Nicolas is the perfect bridge between the two. A pure Parisian at heart with a passion for food, the chef is throwing himself into Cantonese cuisine. While working for Sofitel Guangzhou Sunrich he has embarked upon a multi-sensory investigation of the region's food traditions.

His culinary journey from Paris has taken him all over the world: the U.S., Middle East, Bangkok, Beirut, Bora Bora and finally to Guangzhou. "I am a pure Parisian and very proud of that, I have never lived outside the city in France. Parisians are very proud and find it hard to live and work in another city."

"I love Paris for its small streets, busy life, its history – and you can find that in Guangzhou. These ancient city streets packed with culture and food tradition are a really important part of the city's soul."

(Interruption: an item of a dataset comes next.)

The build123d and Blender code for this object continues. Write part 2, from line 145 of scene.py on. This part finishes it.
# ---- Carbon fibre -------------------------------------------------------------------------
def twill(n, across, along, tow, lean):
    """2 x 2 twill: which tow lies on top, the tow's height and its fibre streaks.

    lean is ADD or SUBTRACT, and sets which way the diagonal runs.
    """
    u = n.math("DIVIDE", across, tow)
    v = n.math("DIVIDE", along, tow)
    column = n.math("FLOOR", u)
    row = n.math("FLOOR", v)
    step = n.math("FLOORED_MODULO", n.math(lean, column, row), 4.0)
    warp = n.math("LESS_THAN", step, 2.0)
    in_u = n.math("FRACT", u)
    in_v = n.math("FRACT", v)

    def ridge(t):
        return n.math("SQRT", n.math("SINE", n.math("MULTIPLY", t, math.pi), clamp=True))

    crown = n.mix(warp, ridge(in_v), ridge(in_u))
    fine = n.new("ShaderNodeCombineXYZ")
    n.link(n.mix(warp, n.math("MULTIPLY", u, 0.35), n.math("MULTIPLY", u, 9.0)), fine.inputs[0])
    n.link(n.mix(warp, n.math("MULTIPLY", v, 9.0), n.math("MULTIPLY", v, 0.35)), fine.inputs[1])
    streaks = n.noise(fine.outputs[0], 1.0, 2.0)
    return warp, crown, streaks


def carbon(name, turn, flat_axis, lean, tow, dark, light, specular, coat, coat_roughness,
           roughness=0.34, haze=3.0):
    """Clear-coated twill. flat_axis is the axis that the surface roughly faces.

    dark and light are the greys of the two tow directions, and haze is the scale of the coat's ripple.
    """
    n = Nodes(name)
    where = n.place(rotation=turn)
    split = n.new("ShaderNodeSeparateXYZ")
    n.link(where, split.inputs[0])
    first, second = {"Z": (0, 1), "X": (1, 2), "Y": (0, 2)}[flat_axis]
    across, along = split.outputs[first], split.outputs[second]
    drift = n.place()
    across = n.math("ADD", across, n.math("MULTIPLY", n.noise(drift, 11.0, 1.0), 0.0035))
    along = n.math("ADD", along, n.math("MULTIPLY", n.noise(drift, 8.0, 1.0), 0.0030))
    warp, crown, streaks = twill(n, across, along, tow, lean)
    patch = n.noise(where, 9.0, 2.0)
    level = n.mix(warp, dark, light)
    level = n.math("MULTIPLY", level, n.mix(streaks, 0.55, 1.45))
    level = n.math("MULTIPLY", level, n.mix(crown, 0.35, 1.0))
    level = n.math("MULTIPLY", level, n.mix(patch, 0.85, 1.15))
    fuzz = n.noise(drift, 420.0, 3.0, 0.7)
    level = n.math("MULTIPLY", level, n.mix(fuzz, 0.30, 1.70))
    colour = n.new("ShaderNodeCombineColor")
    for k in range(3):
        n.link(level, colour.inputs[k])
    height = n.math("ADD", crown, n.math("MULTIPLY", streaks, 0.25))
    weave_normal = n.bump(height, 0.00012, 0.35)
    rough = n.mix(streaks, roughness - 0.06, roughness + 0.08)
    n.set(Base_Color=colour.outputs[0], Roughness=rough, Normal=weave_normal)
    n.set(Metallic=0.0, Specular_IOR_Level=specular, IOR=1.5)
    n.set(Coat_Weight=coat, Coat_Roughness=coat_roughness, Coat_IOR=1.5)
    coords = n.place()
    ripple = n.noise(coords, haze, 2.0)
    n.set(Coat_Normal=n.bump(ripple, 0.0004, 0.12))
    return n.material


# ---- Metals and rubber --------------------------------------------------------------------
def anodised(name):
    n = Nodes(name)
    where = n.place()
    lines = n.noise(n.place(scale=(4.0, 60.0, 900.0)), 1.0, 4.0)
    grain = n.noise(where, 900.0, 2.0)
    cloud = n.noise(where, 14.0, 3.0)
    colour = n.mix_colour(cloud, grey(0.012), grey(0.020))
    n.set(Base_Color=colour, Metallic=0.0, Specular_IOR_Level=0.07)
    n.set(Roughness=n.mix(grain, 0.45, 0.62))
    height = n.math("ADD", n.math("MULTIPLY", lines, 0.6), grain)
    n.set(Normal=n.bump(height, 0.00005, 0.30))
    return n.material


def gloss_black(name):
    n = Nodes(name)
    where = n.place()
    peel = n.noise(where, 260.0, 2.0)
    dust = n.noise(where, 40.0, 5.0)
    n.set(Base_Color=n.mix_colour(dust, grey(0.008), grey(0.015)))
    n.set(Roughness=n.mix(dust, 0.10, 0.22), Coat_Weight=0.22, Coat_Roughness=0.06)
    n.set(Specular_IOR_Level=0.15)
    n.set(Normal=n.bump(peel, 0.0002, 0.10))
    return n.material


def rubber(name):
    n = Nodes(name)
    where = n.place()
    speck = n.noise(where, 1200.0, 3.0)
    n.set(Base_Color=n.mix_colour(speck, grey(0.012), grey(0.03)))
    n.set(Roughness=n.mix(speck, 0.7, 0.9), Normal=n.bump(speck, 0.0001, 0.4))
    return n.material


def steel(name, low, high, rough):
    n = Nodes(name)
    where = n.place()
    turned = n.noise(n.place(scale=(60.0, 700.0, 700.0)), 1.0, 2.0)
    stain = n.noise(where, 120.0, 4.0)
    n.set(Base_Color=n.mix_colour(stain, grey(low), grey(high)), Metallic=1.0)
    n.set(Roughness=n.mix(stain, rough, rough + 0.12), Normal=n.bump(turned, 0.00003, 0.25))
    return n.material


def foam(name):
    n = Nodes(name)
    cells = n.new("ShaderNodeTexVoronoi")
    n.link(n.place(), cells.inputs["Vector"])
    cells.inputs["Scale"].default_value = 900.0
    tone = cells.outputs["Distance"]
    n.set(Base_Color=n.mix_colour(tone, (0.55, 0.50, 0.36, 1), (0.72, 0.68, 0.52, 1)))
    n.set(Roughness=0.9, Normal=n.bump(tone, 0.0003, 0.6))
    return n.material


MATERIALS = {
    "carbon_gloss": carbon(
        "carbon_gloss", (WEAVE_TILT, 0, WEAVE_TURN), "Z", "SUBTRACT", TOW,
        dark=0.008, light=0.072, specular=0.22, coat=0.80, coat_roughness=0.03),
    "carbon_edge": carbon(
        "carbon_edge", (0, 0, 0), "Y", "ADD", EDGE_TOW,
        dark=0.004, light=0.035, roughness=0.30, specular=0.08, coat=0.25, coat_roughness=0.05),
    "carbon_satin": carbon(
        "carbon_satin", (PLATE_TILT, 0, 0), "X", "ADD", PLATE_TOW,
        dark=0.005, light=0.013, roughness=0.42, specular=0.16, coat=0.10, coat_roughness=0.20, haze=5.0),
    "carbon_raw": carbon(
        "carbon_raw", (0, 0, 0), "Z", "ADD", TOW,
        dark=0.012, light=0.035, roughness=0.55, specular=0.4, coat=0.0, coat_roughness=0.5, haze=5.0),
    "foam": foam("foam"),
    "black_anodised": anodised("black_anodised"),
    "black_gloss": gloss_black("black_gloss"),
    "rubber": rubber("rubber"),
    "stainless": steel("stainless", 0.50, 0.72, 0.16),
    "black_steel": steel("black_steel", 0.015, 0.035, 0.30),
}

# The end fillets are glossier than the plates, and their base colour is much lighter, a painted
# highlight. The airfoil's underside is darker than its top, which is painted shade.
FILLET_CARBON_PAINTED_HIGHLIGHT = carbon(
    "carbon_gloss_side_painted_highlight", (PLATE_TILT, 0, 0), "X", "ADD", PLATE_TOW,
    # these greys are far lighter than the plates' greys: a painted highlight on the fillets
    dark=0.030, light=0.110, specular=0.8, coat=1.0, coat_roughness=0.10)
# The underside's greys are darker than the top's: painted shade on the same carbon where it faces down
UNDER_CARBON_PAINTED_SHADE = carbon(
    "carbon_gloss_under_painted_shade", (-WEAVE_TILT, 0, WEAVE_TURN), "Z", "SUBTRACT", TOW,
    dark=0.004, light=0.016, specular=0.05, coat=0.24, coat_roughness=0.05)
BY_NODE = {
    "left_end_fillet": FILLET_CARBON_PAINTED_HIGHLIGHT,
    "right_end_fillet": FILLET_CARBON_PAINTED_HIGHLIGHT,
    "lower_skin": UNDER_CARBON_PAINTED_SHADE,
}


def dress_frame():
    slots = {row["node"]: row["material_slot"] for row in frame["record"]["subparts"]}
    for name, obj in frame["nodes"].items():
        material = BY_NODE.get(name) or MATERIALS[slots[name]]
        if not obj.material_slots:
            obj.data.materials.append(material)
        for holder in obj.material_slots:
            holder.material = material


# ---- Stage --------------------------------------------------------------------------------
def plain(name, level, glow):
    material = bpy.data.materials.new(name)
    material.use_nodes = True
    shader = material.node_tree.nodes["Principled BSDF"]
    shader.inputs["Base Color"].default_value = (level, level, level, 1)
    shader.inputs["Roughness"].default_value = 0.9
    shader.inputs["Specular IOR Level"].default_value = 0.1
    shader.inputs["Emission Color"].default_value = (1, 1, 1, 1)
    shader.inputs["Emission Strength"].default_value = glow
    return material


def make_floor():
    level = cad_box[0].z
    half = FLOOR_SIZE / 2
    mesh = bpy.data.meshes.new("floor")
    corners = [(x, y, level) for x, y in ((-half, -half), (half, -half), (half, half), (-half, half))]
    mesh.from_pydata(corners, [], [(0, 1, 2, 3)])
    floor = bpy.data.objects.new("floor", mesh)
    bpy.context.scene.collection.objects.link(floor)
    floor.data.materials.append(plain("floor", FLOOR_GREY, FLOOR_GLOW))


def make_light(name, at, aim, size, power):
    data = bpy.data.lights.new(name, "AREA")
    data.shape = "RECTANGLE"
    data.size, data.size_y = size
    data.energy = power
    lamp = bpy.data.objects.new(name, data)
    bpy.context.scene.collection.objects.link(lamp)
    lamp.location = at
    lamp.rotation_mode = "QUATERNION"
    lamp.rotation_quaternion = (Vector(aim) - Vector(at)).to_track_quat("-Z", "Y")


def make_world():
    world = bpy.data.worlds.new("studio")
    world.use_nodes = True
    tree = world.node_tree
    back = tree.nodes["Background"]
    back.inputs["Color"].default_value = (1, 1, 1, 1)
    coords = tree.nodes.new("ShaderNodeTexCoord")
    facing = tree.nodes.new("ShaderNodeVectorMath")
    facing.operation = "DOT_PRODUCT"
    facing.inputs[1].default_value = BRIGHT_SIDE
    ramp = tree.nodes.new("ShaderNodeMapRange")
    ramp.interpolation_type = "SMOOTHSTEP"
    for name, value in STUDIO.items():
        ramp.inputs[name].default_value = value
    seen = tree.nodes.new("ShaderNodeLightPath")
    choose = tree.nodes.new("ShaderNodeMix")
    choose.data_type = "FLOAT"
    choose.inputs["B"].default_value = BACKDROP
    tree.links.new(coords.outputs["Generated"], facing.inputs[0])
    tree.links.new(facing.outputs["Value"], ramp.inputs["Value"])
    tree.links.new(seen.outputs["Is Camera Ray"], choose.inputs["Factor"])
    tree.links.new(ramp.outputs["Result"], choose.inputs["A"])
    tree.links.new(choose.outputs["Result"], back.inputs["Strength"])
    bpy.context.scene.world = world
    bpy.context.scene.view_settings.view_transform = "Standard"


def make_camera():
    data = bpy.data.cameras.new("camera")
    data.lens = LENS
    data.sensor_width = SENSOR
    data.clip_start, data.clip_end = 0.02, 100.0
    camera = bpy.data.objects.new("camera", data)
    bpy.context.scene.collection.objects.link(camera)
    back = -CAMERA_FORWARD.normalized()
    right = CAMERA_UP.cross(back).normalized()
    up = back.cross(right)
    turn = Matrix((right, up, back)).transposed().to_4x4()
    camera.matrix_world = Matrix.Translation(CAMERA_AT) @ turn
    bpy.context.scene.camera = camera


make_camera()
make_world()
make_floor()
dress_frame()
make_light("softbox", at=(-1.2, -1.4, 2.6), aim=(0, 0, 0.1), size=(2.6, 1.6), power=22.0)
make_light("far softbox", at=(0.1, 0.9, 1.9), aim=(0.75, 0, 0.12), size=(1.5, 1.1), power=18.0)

Nicolas is passionate about his life in Guangzhou. Guangzhou surpasses Paris for the chef in two ways: He enjoys the green mountains you can see from the city, especially Baiyun Mountain, the great lung of the city. He is also keen to note Guangzhou's long and rich history that is often overlooked in favour of landmarks such as the Great Wall or the Summer Palace and Forbidden Cityin Beijing.

Nicolas at work

Furthermore, he is passionate about pulling Guangzhou out of the shadow of nearby Hong Kong and Macau: "Guangzhou has such a long history, the Muslim Hui people came here in the 15th Century and we have old mosques in the city, for example," he says. It's obvious that Nicolas' real passion for the city comes from the food, and when he explored the city he headed straight to the markets. "For a chef, the market is the most important place when you arrive in the city. You can understand a city, what they eat, how they eat, their habits and lifestyle."

Nicolas thinks that Cantonese food is quite plain and was initially quite critical of the city's recipes. He notes that the dishes can feel like medicine, with a subtle flavor but everyone telling you it is good for you in some way. What sets Cantonese cooking apart from the rest of China is the sheer number of ingredients and the almost scientific nature of preparation. This corresponds with Nicolas's own style as he pays a lot of attention to the use of herbs, spices, and even flowers.

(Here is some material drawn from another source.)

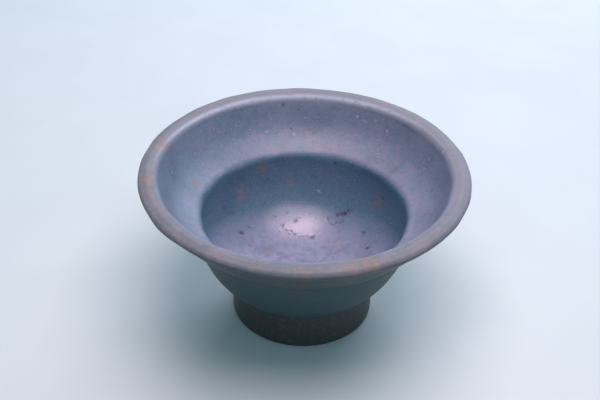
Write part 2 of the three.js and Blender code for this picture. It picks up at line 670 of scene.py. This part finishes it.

It is interesting how the young chef blends the two hallmarks of the city together. Nicolas explains, "I use a lot of greens and microgreens, fennel flowers, and the leaves. The fennel flower is sweet and it has a strong smell so it is good for fish, or vegetables." What surprises the chef is that the Cantonese love to cook flowers in dish and soup. The locals sell alot of edible flowers in the markets.

Chef Nicolas' plating dishes

His favourite flower for cooking, found here in Guangzhou, is the borage flower. "It's a very nice indigo flower, the specialty is that the leaves are edible but they are a little bit spiky, and they taste like oyster. In contrast, the flower is sweet though. "

Nicolas wrote a book together with his wife, documented his culinary explorations into a portrait of the city in book form. It makes Cantonese cooking accessible to foreigners, who may find the number of ingredients and processes daunting. It is also a celebration of the places that are home to the recipes, the people and their stories.

"A lot of the strange ingredients are hard to use," he says. "I want to show some stories from people who are experts in different areas. It's all about urban trekking, to find some beautiful and exciting spots in the city. Guangzhou is an interesting city and the Cantonese are very brave. It is wisdom of life to use flowers and plants as ingredients."